Headless bodies in the Arizona desert? Was it a Republican body or a Democrat body? Our redneck governor is soooooo pathetic! She is an embarrassment.

YEEHAA

Mary Ann said...

Let Ms. Brewer, Gov. Conehead and Prick Perry be an ungodly trinity leading their states to unite as a separate country with FLAZTEX as their official language. After they declare war and attack us, we can defeat them, reject their appeals for foreign aid and refuse to let their people enter and live in our land.
Far fetched, maybe, but they wouldn't embarrass us any more.

bluzdude said...

Well, she won’t be your problem much longer. You’ll have a whole NEW redneck governor to worry about.

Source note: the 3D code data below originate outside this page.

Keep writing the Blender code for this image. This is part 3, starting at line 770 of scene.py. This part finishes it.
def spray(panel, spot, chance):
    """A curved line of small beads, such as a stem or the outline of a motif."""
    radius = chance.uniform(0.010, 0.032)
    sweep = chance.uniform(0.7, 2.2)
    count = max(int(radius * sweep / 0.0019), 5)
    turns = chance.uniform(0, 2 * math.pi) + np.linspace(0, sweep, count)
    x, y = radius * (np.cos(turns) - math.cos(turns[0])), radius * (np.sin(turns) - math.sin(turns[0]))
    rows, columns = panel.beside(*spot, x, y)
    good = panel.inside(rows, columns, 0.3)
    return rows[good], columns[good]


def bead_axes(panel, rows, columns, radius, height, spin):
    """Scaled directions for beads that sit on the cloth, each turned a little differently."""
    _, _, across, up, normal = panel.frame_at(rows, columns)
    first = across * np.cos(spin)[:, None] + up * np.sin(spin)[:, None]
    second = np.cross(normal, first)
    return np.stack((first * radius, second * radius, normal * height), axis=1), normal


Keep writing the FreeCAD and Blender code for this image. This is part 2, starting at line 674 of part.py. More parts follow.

Absentee ballots are by far the bigger threat to election security. That’s exactly what threw the Miami mayoral election out the window. But these voter ID laws have never been about fair elections, they’re 100% about re-stacking the deck. All the “fairness” hysteria is just the cover for the political covert ops.

bluzdude said...

We don’t even have to go to war… just let them go away and get them off our books. The country’s collective IQ will rise accordingly.

injaynesworld said...

Damn. Now I've got the "Blame Canada" from Southpark: The Movie going through my brain. Hey -- good for you for writing that letter. So what if someone's dead dog is registered to vote. It's not like he's actually going to show up. It should be called registration fraud, not voter fraud.

bluzdude said...

"Blame Canada! Blame Canada!
With that hockey hullabaloo,
And that bitch Anne Murray too,
Blame Canada..."

Classic South Park.

Really, anyone that thinks that those scant few fraudulent votes are more important than the barriers thrown up in front of thousands of seniors and poor people, forfeits their right to claim to be a rational human being. And therefore forfeits their right to be taken seriously.

Judie said...

I have been so embarrassed to live in AZ, that I now tell people that I live in Oosontay. At least Brunswick isn't in the national news on a regular basis.

bluzdude said...

See? With you gone, Arizona's average IQ just took a hit.